Für eine Aufnahme von Freesync spräche eine bereits funktionierende Implementierung sowie eine Reihe von Monitoren, die Freesync über HDMI bereits beherrschen. Ebenso ist AMD der Hersteller der Grafikchips für die XBox One und Playstation 4, weshalb es vom HDMI-Forum taktisch unklug wäre, einen eigenen Standard zu entwickeln, der von den Konsolen genutzt werden soll.

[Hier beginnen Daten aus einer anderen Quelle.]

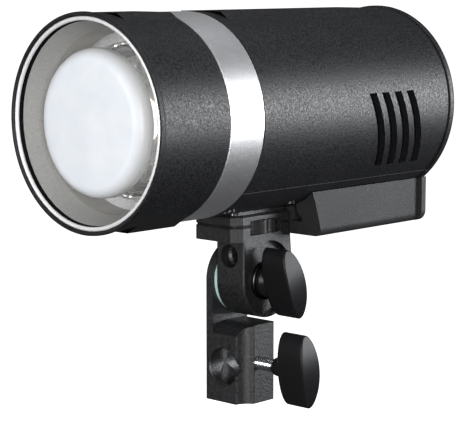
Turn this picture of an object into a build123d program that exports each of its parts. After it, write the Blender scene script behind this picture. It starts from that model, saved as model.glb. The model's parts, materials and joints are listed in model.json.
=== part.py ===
from build123d import *
import math
import os

# Monolight strobe on a tilting stand bracket.
# Row frame: origin at the mouth of the vertical stand socket, on its axis.
# +Z up, the light fires toward -Y, +X is the side that carries both knobs. Millimetres.

# ---------------------------------------------------------------- driving dimensions
BARREL_Z = 128.1        # barrel axis height above the socket mouth
RIM_Y = -90.95          # front rim plane
LENGTH = 190.0          # front rim to the back of the rear cap
R_RIM, R_NOSE_F, R_NOSE_R = 44.85, 44.25, 44.0
R_RING, R_BODY, R_BODY_IN, R_CAP = 44.0, 43.75, 40.9, 44.6
Y_NOSE_END, Y_RING_0, Y_RING_1, Y_SHELL_0 = 39.0, 39.5, 59.4, 59.9
Y_SHELL_1, Y_CAP_0 = 185.5, 185.8
Y_NOSE_PAD, Y_NOSE_UNDER = 8.7, 11.8     # where the raised pads on and under the nose begin
Y_BODY_PAD_0, Y_BODY_PAD_1, Y_BODY_PAD_2 = 67.2, 170.9, 182.4
SEAM_ANGLE = -45.0                       # seam between the shells, below the horizontal

VENT_COUNT, VENT_PITCH, VENT_WIDTH = 4, 8.8, 5.1
VENT_Y0, VENT_TOP, VENT_BOTTOM, VENT_LEAN = 128.1, 10.5, -35.0, 0.2826   # lean in mm per degree

HINGE_Y, HINGE_Z = 6.55, 53.8            # tilt axis, along X
R_LUG, R_ARM, R_BOLT = 16.3, 16.47, 4.0
ARM_X0, ARM_X1 = -10.2, -6.3
WASHER_X0, WASHER_X1 = -6.3, -4.3
LUG_X0, LUG_X1 = -4.2, 12.3
BLOCK_X1, BLOCK_Y0, BLOCK_Y1, BLOCK_TOP = 12.3, -9.92, 10.5, 35.1
R_SOCKET, SOCKET_DEPTH, CROSS_X, CROSS_Z = 8.1, 31.0, 0.0, 16.0
SCREW_Z = 18.15
R_CLAMP_SCREW = 2.95
PLATE_HALF, PLATE_Y0, PLATE_Y1 = 12.6, -15.3, 21.05
PLATE_Z0, SEAM_Z = 72.6, 79.3
UMB_X, UMB_Z, R_UMB, R_UMB_MOUTH = 3.6, 65.7, 4.1, 5.1
WHEEL_Y, R_WHEEL, WHEEL_Z0, WHEEL_Z1 = 3.75, 13.8, 75.4, 81.4
WINDOW_Y0, WINDOW_Y1, WINDOW_Z0, WINDOW_Z1 = -6.05, 13.55, 75.1, 81.7

KNOB_A, KNOB_B, KNOB_T, KNOB_CROWN = 16.4, 6.0, 12.3, 2.2   # half length, half width, thickness, crown
TILT_KNOB_X, TILT_KNOB_TURN = 14.4, 18.0
CLAMP_KNOB_X, CLAMP_KNOB_TURN = 28.2, 6.5

BATT_HALF, BATT_END_HALF, BATT_Z0, BATT_END_Z0 = 26.8, 28.9, 72.6, 72.9
BATT_Y_TOP, BATT_Y_BOTTOM = 109.0, 115.6

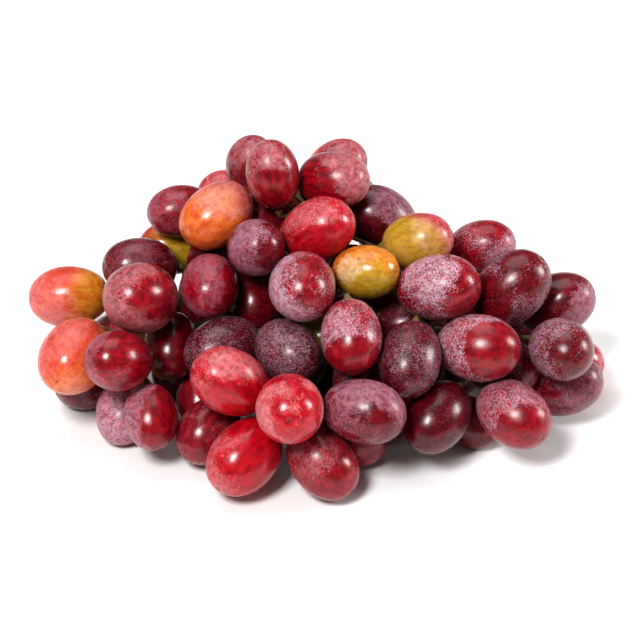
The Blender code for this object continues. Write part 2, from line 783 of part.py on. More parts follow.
def main():
    clear_scene()
    bunch = collection("grape_bunch")
    helpers = collection("stem_branches")
    berries = face_berries() + hidden_berries()
    worst = settle(berries, stem_beads())
    if worst > BERRY_GAP / 2:
        raise RuntimeError(f"the berries are too crowded to settle: {worst / MM:.2f} mm too close")
    objects = [*add_berries(berries, bunch), add_stem(berries, bunch, helpers)]
    root = bpy.data.objects.new("bunch_root", None)
    bunch.objects.link(root)
    root.location = shift_to_origin(objects)
    for obj in bpy.data.objects:
        if obj is not root:
            obj.parent = root
    bpy.context.view_layer.update()


if __name__ == "__main__":
    main()
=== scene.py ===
"""A bunch of red table grapes: its looks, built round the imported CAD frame. Metres, +Z up."""

import math

import bmesh
import bpy
from mathutils import Matrix, Vector, noise
from mathutils.kdtree import KDTree


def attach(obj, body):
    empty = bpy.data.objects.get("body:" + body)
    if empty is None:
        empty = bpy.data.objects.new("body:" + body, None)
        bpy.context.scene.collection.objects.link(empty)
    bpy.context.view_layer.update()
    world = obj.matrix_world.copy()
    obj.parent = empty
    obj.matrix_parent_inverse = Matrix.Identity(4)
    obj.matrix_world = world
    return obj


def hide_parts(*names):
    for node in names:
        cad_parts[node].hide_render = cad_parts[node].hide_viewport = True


MM = 0.001

# Camera
TARGET = Vector((0.0011, -0.0111, 0.035))
ELEVATION = math.radians(35)
DISTANCE = 0.8
LENS = 153.0
TO_CAMERA = Vector((0.0, -math.cos(ELEVATION), math.sin(ELEVATION)))
SEEN_RIGHT = Vector((1.0, 0.0, 0.0))
SEEN_UP = Vector((0.0, math.sin(ELEVATION), math.cos(ELEVATION)))
FLOOR_HALF_SIZE = 6.0

# The CAD's berries: spheroids of 12 segments and 7 rings, 26 mm long for every 19.5 mm of width
CAD_SEGMENTS = 12
CAD_RING_ANGLE = math.pi / 7
CAD_ROUNDNESS = 26.0 / 19.5
ROUNDNESS_SPREAD = 0.03
RING_SPREAD = 0.02
MERGE_DISTANCE = 1e-6
FLAT_POLE = 1e-5  # a vertex that stands this little above its neighbours is no pole

# The berries made here
SEGMENTS = 64
RINGS = 44
FULLNESS = (0.93, 0.05)  # how blunt the ends are: the least, and the most that is added
TAPER = 0.03  # how much narrower the stalk end is than the middle
SWELLINGS = [(0.022, 0.9, 1), (0.006, 3.0, -1)]  # height, frequency and side of each unevenness
# Swellings (rise, distance from the axis, spread): the shoulder round the stalk, and the flower's scar
STALK_END = [(0.32 * MM, 0.0, 2.4 * MM), (-0.55 * MM, 3.4 * MM, 1.2 * MM)]
BLOSSOM_END = [(0.40 * MM, 0.0, 0.9 * MM), (-0.22 * MM, 0.0, 0.28 * MM)]
END_CROWDING = 0.10  # how much closer the rings lie near a berry's ends

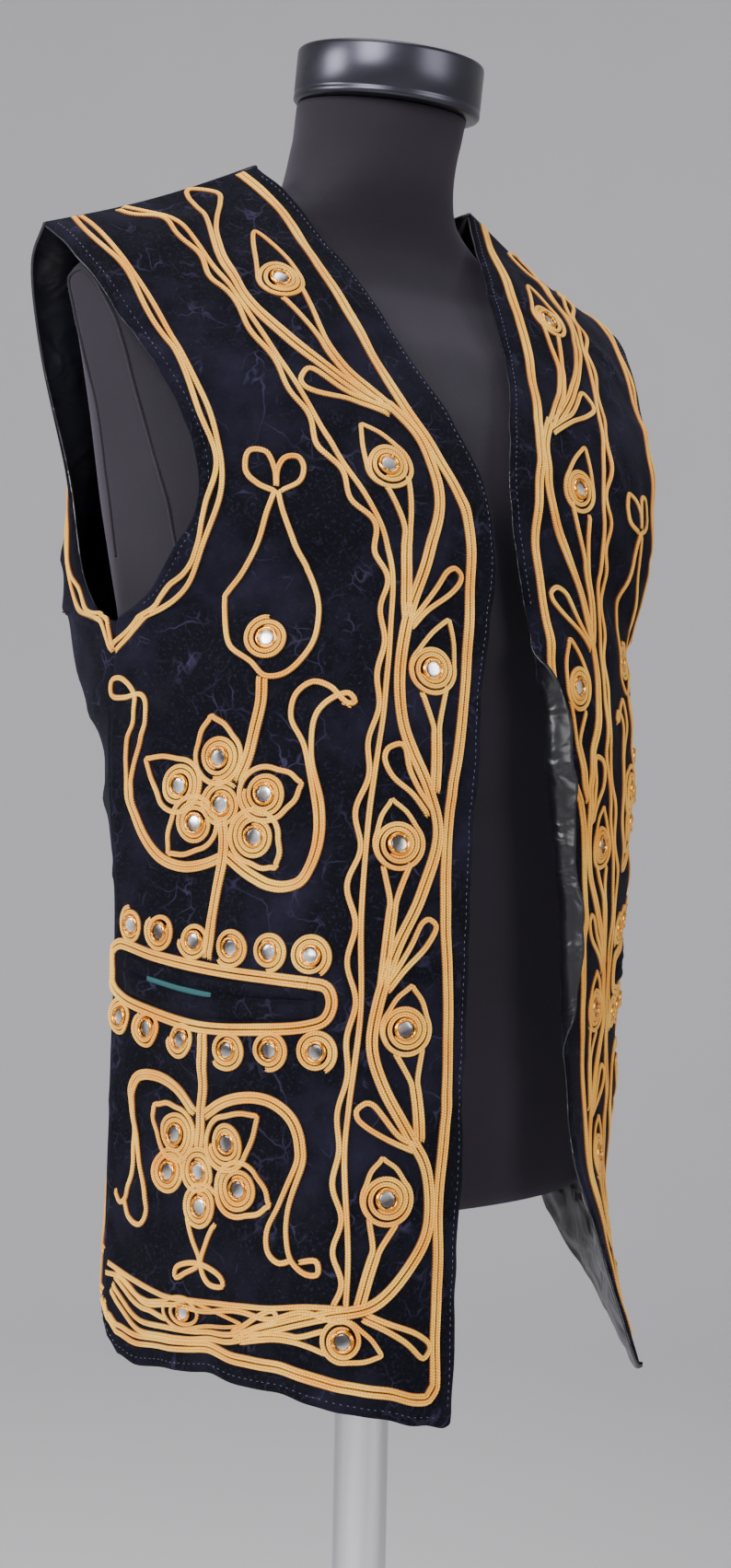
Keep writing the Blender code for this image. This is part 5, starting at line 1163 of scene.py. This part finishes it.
along = np.linspace(0.003, 0.997, 200)
work = Braidwork(clothBack)
work.double(clothBack.fromHem(along, pattern["borderUp"]), 2.4)
work.piece("braid_back_border", "back_border")
work = Braidwork(clothBack)
low = clothBack.fromHem(along, pattern["backLineUp"])
work.lay(low, step=2.4)
work.lay(low, 0.0, (2.4, 5.4, 38.0, 0.4), 2.0, 0.15)
work.piece("braid_back_inner_line", "back_inner_line")
for label in fronts:
    work = Braidwork(clothBack)
    arm = sidePath(clothBack, pattern["armLineBack"])
    if label == "left":
        arm = np.stack([1 - arm[:, 0], arm[:, 1]], axis=1)
    work.lay(arm, step=2.0)
    work.lay(arm, 0.0, (2.3, 5.4, 52.0, 1.0), 1.8, 0.15)
    work.piece("braid_back_armhole_" + label, "armhole_line_back_" + label)
print("braid laid")


# machine stitching close to the turned edges
sewing = {"away": 4.2, "length": 2.3, "pitch": 3.4, "wide": 0.28, "high": 0.24, "sunk": 0.3, "uneven": 0.15}  # mm


def threadMaterial():
    # polyester sewing thread, dusty violet, slightly shiny
    material, tree, shader, place = newMaterial("dusty violet sewing thread", {"Roughness": 0.5, "Sheen Weight": 0.1})
    worn = addNode(tree, "TexNoise", {"Scale": 90.0, "Detail": 2.0}, {"Vector": place})
    tone = addNode(tree, "Mix", {"data_type": "RGBA", 6: linear("#1C1A30"), 7: linear("#57506E")}, {0: worn})
    feed(tree, shader, {"Base Color": tone.outputs[2]})
    return material


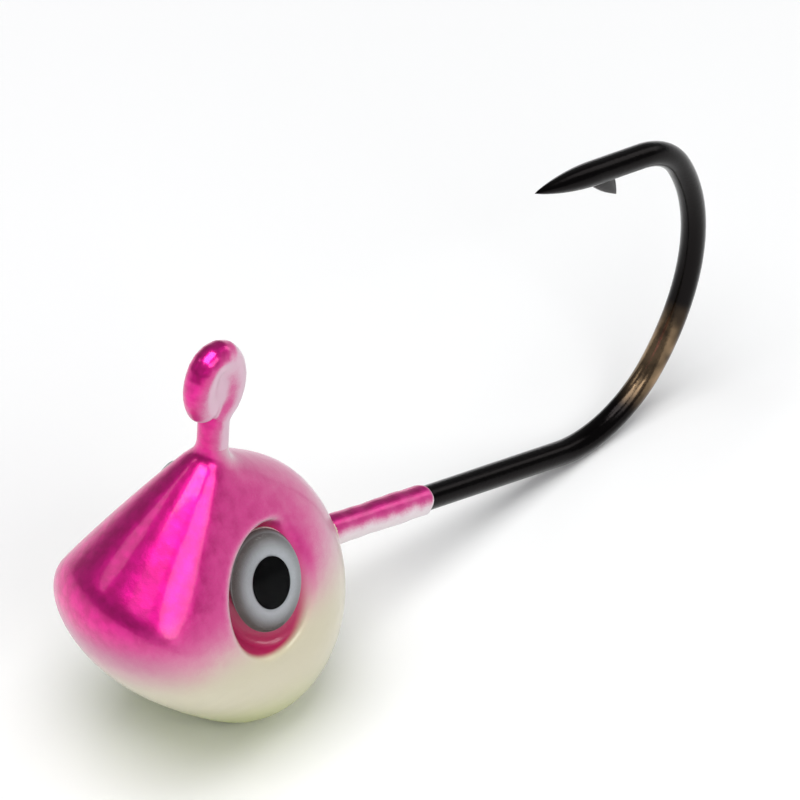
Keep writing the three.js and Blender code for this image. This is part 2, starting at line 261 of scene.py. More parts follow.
def wire_path():
    """Points (y, z) of the wire's centreline, how many bends each has come after, and its headings."""
    runs = [
        (EYE_SIDE_RADIUS, EYE_FLANK_HEADING - FREE_END_HEADING),
        (EYE_END_RADIUS, -2 * EYE_FLANK_HEADING),
        (EYE_SIDE_RADIUS, -EYE_FLANK_HEADING),
        (EYE_END_RADIUS, EYE_FLANK_HEADING - 90),
        (EYE_SHOULDER_RADIUS, EYE_FLANK_HEADING - NECK_LEAN),
        (None, NECK_LENGTH),
        (NECK_BEND_RADIUS, 90 + NECK_LEAN - SHANK_FALL),
        (None, SHANK_LENGTH),
        (HEEL_BEND_RADIUS, HEEL_BEND_RISE + SHANK_FALL),
        (BACK_BEND_RADIUS, BACK_BEND_TURN),
        (TOP_BEND_RADIUS, TOP_BEND_TURN),
        (None, POINT_LEG),
    ]
    at, heading = np.zeros(2), math.radians(FREE_END_HEADING)
    points, headings, parts = [at], [heading], [0]
    for part, (radius, amount) in enumerate(runs):
        length = amount if radius is None else abs(radius * math.radians(amount))
        steps = max(2, round(length / WIRE_STEP))
        turn = 0 if radius is None else math.radians(amount) / steps
        chord = length / steps if radius is None else 2 * radius * math.sin(abs(turn) / 2)
        for _ in range(steps):
            middle = heading + turn / 2
            at = at + chord * np.array([math.cos(middle), math.sin(middle)])
            heading += turn
            points.append(at)
            headings.append(heading)
            parts.append(part)
    points, headings, parts = np.array(points), np.array(headings), np.array(parts)
    bend = (parts >= EYE_BENDS + 3) & (parts < len(runs) - 1)
    points += [REARMOST - points[bend, 0].max(), WIRE_RADIUS - points[bend, 1].min()]
    return points, headings, parts


def sweep(points, headings, radii):
    """A round tube along a path in the plane x = 0, closed at both ends."""
    around = np.linspace(0, 2 * math.pi, RING_POINTS, endpoint=False)
    normals = np.stack([-np.sin(headings), np.cos(headings)], 1)
    rings = np.zeros((len(points), RING_POINTS, 3))
    rings[:, :, 0] = radii[:, None] * np.sin(around)
    outwards = (radii[:, None] * np.cos(around))[..., None] * normals[:, None, :]
    rings[:, :, 1:] = points[:, None, :] + outwards
    return rings.reshape(-1, 3), ring_faces(len(points), RING_POINTS)


PATH, HEADINGS, PARTS = wire_path()
REACH = np.concatenate([[0], np.cumsum(np.linalg.norm(np.diff(PATH, axis=0), axis=1))])


def nearest_on_path(points, path):
    """The nearest point of a path to each (y, z) point."""
    start, run = path[:-1], np.diff(path, axis=0)
    length2 = (run ** 2).sum(1)
    best = np.full(len(points), np.inf)
    foot = np.zeros_like(points)
    for a, r, l2 in zip(start, run, length2):
        share = np.clip(((points - a) @ r) / l2, 0, 1)
        close = a + share[:, None] * r
        gap = ((points - close) ** 2).sum(1)
        nearer = gap < best
        best[nearer] = gap[nearer]
        foot[nearer] = close[nearer]
    return foot


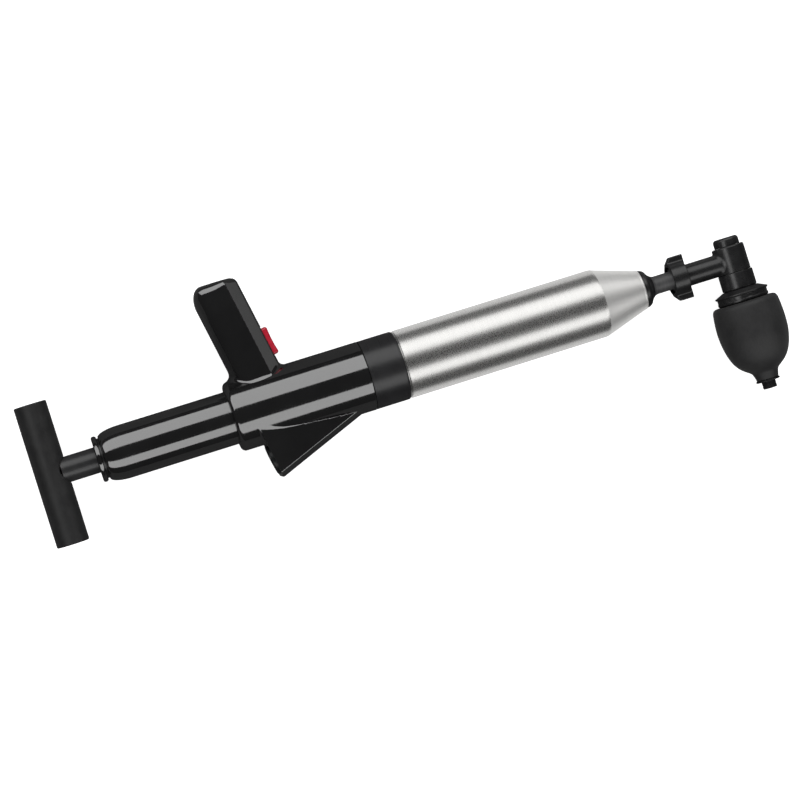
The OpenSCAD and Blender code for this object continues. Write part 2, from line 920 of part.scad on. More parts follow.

Für eine Eigenentwicklung spricht, dass die Grundlage von Freesync, "Adaptive-Sync", im VESA Standard DisplayPort zugrunde liegt. Auch wenn DisplayPort im Gegensatz zu HDMI im Heimkino-Bereich kaum ein Rolle spielt, konkurrieren beide Technologien bei der Bildübertragung. Es ist fraglich, ob das HDMI-Forum den VESA Standard einfach übernehmen darf. Ebenso hat AMD bisher noch keine Werbung damit gemacht, dass HDMI 2.1 Freesync unterstützt.


*Update:*
In einer  etwas älteren Info-PDF über Freesync und HDMI von der AMD Homepage heißt es:


> AMD fully supports the addition of standardized variable refresh rate to future HDMI® specs, but we couldn’t wait


Es ist also davon auszugehen, dass AMD VRR über HDMI unterstützt.
Das ist nur Spekulation, aber ich vermute, dass das HDMI-Forum bereit war, Freesync in den HDMI Standard aufzunehmen, aber erst mit dem nächsten Version, und außerdem dauert es natürlich entsprechende Standards auf Papier zu finalisieren.
AMD dagegen wollte vermutlich weiter die Werbetrommel rühren, deswegen das "Vorpreschen".
Allerdings wird sich die Implementierung wohl etwas von der bisherigen unterscheiden, denn AMD nutzt derzeit ein Framework für herstellerspezifische Erweiterungen, was bei einem offiziellen HDMI-Standard nicht der Fall sein dürfte.
Das bedeutet, wenn z. B. Nvidia den neuen HDMI Standard unterstützen würde, könnte man damit trotzdem keine HDMI-Freesync Monitore betreiben, die bis jetzt auf dem Markt sind.


----------



## Eckism (9. Januar 2017)

Ich gehe davon aus, das es AdaptivSync mit anderem Namen ist. Freesync geht ja nun eh mit HDMI, also kann man dem Kind auch nen anderen Namen geben und ein Standard draus machen.


----------



## 9Strike (9. Januar 2017)

Eckism schrieb:


> Ich gehe davon aus, das es AdaptivSync mit anderem Namen ist. Freesync geht ja nun eh mit HDMI, also kann man dem Kind auch nen anderen Namen geben und ein Standard draus machen.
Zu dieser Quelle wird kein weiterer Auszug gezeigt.